Your repair expenses may not exceed an amount equal to one (1) month's rent (Miss. Code Ann. § 89-8-15(1)(b)(ii)) — that is a flat cap, and there is no dollar-figure alternative. Separately, you cannot be reimbursed more than the 'usual and customary charge' for the work (§ 89-8-15(2)). You must also have met your § 89-8-25 tenant duties, not have used the remedy in the previous six months, and be current on rent. Repair first, then submit receipted bills; the landlord owes reimbursement within 45 days, and the cost may be offset against future rent.

How much notice does a Mississippi landlord get to fix a problem?

A flat 30 days from your written notice, under Miss. Code Ann. § 89-8-15(1) — and there is no emergency exception. The clock does not shorten for no heat, no water, or a sewage backup. If you repair and deduct before the 30 days run, no statutory right ever vested and the deduction is simply unpaid rent. If you cannot wait, use local code enforcement, or the lease-termination route in § 89-8-13, which runs on a 14-day notice-and-cure clock.

Does my landlord have to fix broken wiring or a dead refrigerator?

Not automatically. Section 89-8-23 covers only the dwelling unit, its plumbing, and its heating and/or cooling system — kept in substantially the same condition as at the inception of the lease — plus compliance with applicable building and housing codes. Electrical systems and landlord-supplied appliances are not named in the statutory duty. Bad wiring will often violate a local housing code, which is covered where a code applies; a dead refrigerator usually is not covered unless your lease says otherwise.

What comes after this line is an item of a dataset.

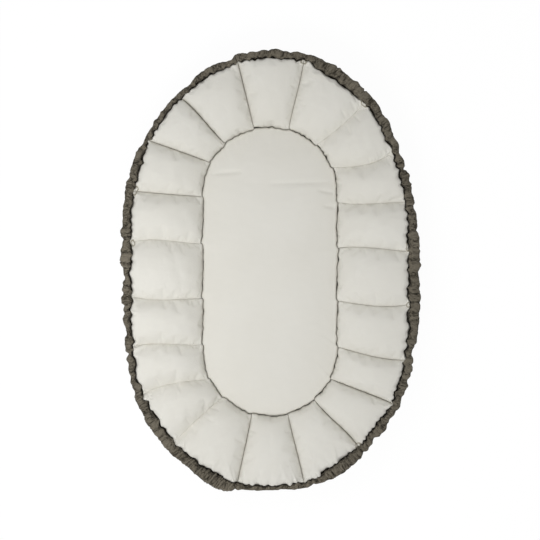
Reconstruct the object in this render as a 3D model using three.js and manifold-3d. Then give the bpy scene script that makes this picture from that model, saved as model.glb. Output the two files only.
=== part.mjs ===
// Infant lounger: a loose oval mattress inside a ring of twenty padded wall cushions, wrapped in a
// dark outer cover that is gathered on an elastic round the rim.
//
// Millimetres, +Z up. The origin is on the floor under the middle of the lounger, +Y points to the
// head end, and the seams are counted anticlockwise from the left one of the two at the head.
import * as THREE from "three";
import Module from "manifold-3d";

const wasm = await Module();
wasm.setup();

// Loose mattress
const MATTRESS_LENGTH = 600;
const MATTRESS_WIDTH = 280;
const MATTRESS_EDGE_HEIGHT = 26;
const MATTRESS_CROWN = 11;
const MATTRESS_TOWARDS_FOOT = 3;
const MATTRESS_SKIN = 2;

// How far the wall reaches from the mattress to the seam where the cushions meet the dark rim
const END_WALL_REACH = 134;
const SIDE_WALL_REACH = 146.5;

// Heights above the floor
const RIM_SEAM_HEIGHT = 76;
const BED_EDGE_HEIGHT = 34;

// Rise of a cushion over the straight line from bed to rim: along its seams, and what its middle adds
const SEAM_ARCH = 12;
const CUSHION_CROWN = 26;

// Flat panels and the outer cover's cloth
const BASE_THICKNESS = 3;
const LINING_THICKNESS = 2;
const COVER_THICKNESS = 2;

// Gathered rim: the widest ruffle seen from above, the casing's height, and the foot's narrow casing
const RUFFLE_WIDTH = 26;
const CASING_HEIGHT = 24;
const FOOT_CASING_WIDTH = 11;
const RIPPLE_DEPTH = 2.4;

// Flat elastic inside the casings
const ELASTIC_WIDTH = 8;
const ELASTIC_THICKNESS = 1.2;

// Clearances: resting faces, neighbouring cushions, round the mattress, behind the side cover, round
// the elastic, and round the zip's tape
const REST_GAP = 0.3;
const SEAM_GAP = 0.3;
const BED_CLEARANCE = 1;
const COVER_CLEARANCE = 0.4;
const ELASTIC_CLEARANCE = 0.4;
const GROOVE_CLEARANCE = 1;

// Zip across the mattress cover's underside, near the foot
const ZIP_FROM_SIDE = 35;
const ZIP_TAPE_WIDTH = 26;
const ZIP_TAPE_THICKNESS = 0.9;
const ZIP_TAPE_PAST_SLOT = 7;
const ZIP_FROM_FOOT = 95;
const ZIP_SLOT_WIDTH = 14;
const COIL_WIDTH = 5;
const COIL_HEIGHT = 1.2;
const COIL_NECK_WIDTH = 3;
const SLIDER_LENGTH = 13;
const SLIDER_WIDTH = 10;
const SLIDER_LIP = 0.6;
const SLIDER_FROM_END = 4;

// How far a cutting solid runs past the face that it cuts
const OVERRUN = 5;

// The wall's twenty seams: where each meets the rim, as shares of the wall's half width and half
// length, and where it meets the bed, as a share of the way round the bed from the head.
const SEAM_SHARES = [
  { rim: [-0.227, 0.972], bed: 0.022 },
  { rim: [-0.634, 0.811], bed: 0.067 },
  { rim: [-0.862, 0.609], bed: 0.1 },
  { rim: [-0.957, 0.371], bed: 0.148 },
  { rim: [-0.993, 0.128], bed: 0.212 },
  { rim: [-0.991, -0.125], bed: 0.287 },
  { rim: [-0.975, -0.359], bed: 0.35 },
  { rim: [-0.903, -0.583], bed: 0.398 },
  { rim: [-0.672, -0.803], bed: 0.429 },
  { rim: [-0.227, -0.988], bed: 0.475 },
  { rim: [0.241, -0.995], bed: 0.525 },
  { rim: [0.616, -0.819], bed: 0.566 },
  { rim: [0.864, -0.625], bed: 0.602 },
  { rim: [0.957, -0.423], bed: 0.647 },
  { rim: [0.993, -0.162], bed: 0.71 },
  { rim: [0.996, 0.086], bed: 0.782 },
  { rim: [0.97, 0.319], bed: 0.844 },
  { rim: [0.873, 0.553], bed: 0.893 },
  { rim: [0.668, 0.781], bed: 0.93 },
  { rim: [0.238, 0.979], bed: 0.974 },
];

// The ruffle's width as shares of the widest, at each seam and at the middle of the cushion after it
const RUFFLE_SHARES = [
  0.68, 0.72, 0.4, 0.36, 0.42, 0.69, 0.8, 0.72, 0.78, 0.74, 0.8, 0.66, 0.54, 0.56, 0.62, 0.77, 0.72,
  0.92, 0.82, 0.42, 0.45, 0.92, 0.85, 0.77, 0.58, 0.73, 0.69, 0.69, 0.75, 0.74, 0.73, 0.69, 0.69, 0.77,
  0.66, 0.8, 0.77, 0.85, 0.66, 0.66,
];

// The foot's narrow casing: the seam it starts at, and how far past the next one it runs, in cushions
const FOOT_SEAM_INDEX = 9;
const FOOT_PAST_SHARE = 0.12;

// The wall's cross-section, as shares: places along the cushion's face from bed to rim, heights of
// the back's corners, and how much of the wall's reach stands on the base
const FACE_SHARES = [0, 0.05, 0.16, 0.33, 0.52, 0.7, 0.85, 0.95, 1];
const BACK_SHARES = [1, 0.65, 0.3, 0];
const BASE_SHARE = 0.8;
const BACK_ROUNDNESS = 2.2;
const CROWN_ROUNDNESS = 0.7;
const CROWN_END_SQUARENESS = 4;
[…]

Where do I sue a Mississippi landlord over repairs?

Most renter money disputes go to your county's Justice Court, which handles claims up to $3,500 (Miss. Code Ann. § 9-11-9; a 2025 bill to raise the limit to $5,000 died in committee). Larger claims belong in County or Circuit Court. Bring your written notice, proof of delivery, photos, receipted bills, and any code-enforcement records.

Can my Mississippi landlord shut off utilities or change the locks to force me out?

A landlord cannot lawfully take possession that way — but be aware of how weak the Mississippi remedy is. The Residential Landlord and Tenant Act contains no anti-lockout provision, no ban on utility shutoffs, and no penalty for self-help. To recover possession a landlord must get a court judgment and a warrant executed by law enforcement (§§ 89-8-31 to 89-8-45). If you are locked out, your tool is Miss. Code Ann. § 11-25-101: anyone 'deprived of the possession of land by force, intimidation, fraud, stratagem, stealth' may bring a summary action to recover possession, within one year. A utility shutoff alone has no dedicated statutory remedy, so document everything and get legal advice quickly.

This article is general legal information, not legal advice, and may not reflect the most current law or the law in your jurisdiction. Laws vary by state and change over time. For advice about your specific situation, consult a licensed attorney.